Of all the groups, Miss Q has yet to have one-on-one interaction with any of The Girls. They're always together, acting up as a unit. And the clique-ish quality makes a Cadet uneasy. Miss Q hopes that now that she realizes this, she can influence them to want to think for themselves and have a better influence on each other.

Miss Q has made sure to let Fate know she's allowed to switch to other table if she gets too angry. But I'm getting ahead of myself.

This is normal, right?

I don't want my turtles to be normal.

The new goal (coming to me as I write) is to change the status quo amongst the turtles. We lack chemistry, it's been said. We don't mesh. Oddballs. What needs to be done now is to make sure that values that are really lasting are at the top of the pecking order, and things like the phantom elementary "popularity" are at the bottom.

The cool thing about elementary school, or specifically Awkward Admiral Elementary, is rather than just pushing them through test scores, the teachers really care about what the students are like. This just isn't the same in a high school. It goes along with the character education bit in the curriculum and is necessary and practical to run a classroom but values are sincere and genuine. In elementary school, one of the most important things is learning how to be in a classroom. That's what's so great about it.

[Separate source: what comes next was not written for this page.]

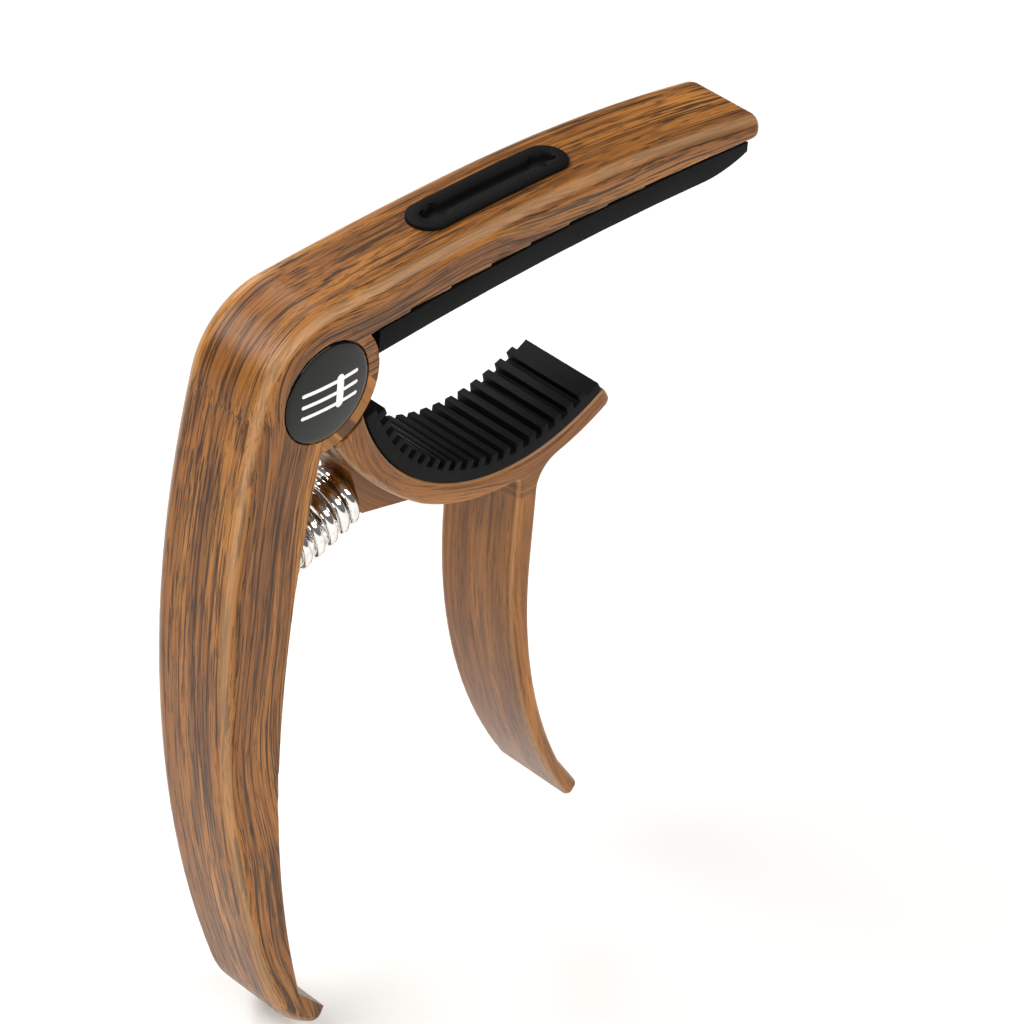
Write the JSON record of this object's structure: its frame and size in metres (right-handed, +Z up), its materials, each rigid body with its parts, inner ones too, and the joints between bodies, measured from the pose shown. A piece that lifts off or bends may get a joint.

For Fate sometimes being in a classroom means stess and rejection. For Memphis on some days it means showing out to get attention, to keep a tough devil-may-care attitude. TheBut there are countless moments when being part of a classroom means being part of a classroom.

The silence that falls when the teacher demands silence and means it. The cheer when the class earns Footballs in P.E. Reminding each other (gently or not) which of their assignments is missing. Answering questions earnestly. I hope I never take for granted being apart of that.